Presented on a traditional three-tiered stand: the bottom tier was composed of sandwiches traditionally cut into delicate fingers; the middle tier gave a sultana scone with cream and preserves, whilst the top was regally crowed with delicious looking cakes.


The sandwiches featured mostly classic combinations; some with subtle twists, such as the: Apricot, Cucumber & Cream Cheese and, my favourite of the tea, Salmon Symphony on Pumpernickel Bread.


The Chicken with a Tarragon Mayonnaise was also nicely done with generous slices of chicken. Less impressive were the Sliced Ham with Seeded Mustard & Honey and Egg Mayonnaise with Cress.


Moving to tier two and the Freshly Baked Sultana Scone.
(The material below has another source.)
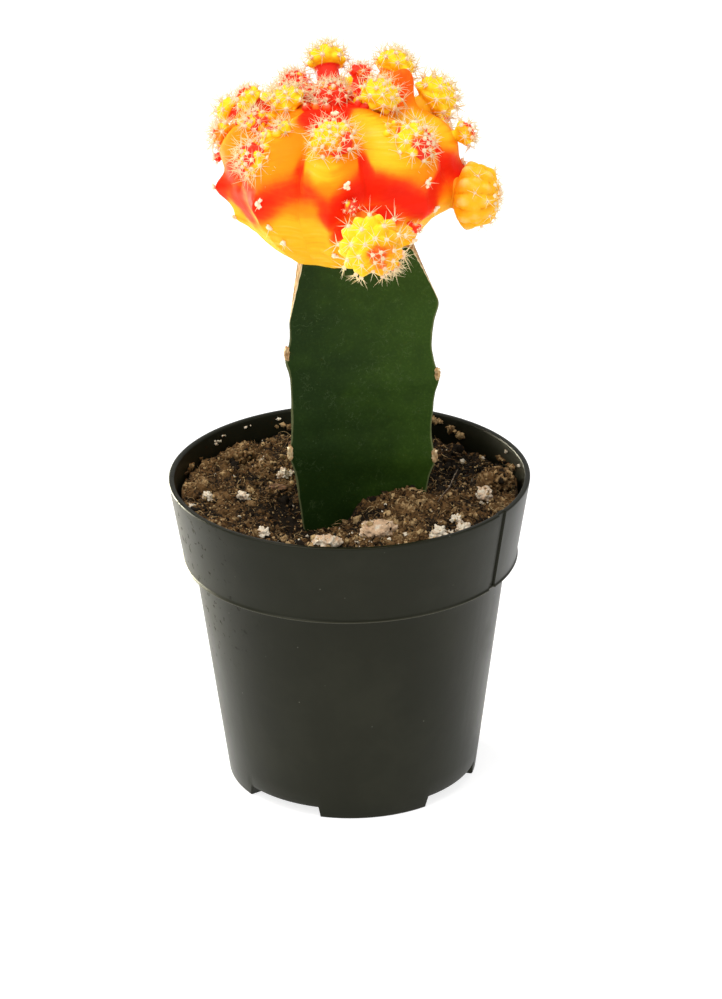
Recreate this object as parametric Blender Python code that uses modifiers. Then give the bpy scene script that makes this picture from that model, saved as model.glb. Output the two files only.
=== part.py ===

It seems too long since I’ve had a scone; I think that there needs to be some sort of scone revival à la macarons and cupcakes.



Served with Cornish Clotted Cream and jam, in this case, Organic Strawberry Preserve and Fruits of the Forest Compote there is little finer – what’s more, they are quick, easy and delicious. Thanks Midland for reminding me of the joy of scones.


The crowing glory of any afternoon tea is the cakes, whilst not as visually impressive as some fanciful creations you can get these days, for the most part these were good.


Having made many a visit to the three shops in Bakewell (The Bakewell Tart Shop & Coffee House, The Old Original Bakewell Pudding Shop and Bloomers of Bakewell), that each claim to own the original recipe, I know a good tart when I see one – The Midland’s Bakewell Tart was actually one of the best I’ve had in a long time.


The Chocolate Slice, although a little uninspiring for such a grand setting was also tasty enough. More disappointing though was the pastry on the French Fruit Tart that was hard.



Although it pains me to use a word such as ‘mediocre’ to describe anything to do with what is undoubtedly one of Manchester’s finest buildings with such an important and rich history – the quality of the food leaves me with little choice. For the overall experience however, I’d definitely go back – and after my afternoon tea taster, am more eager than ever to finally get along to The French at The Midland.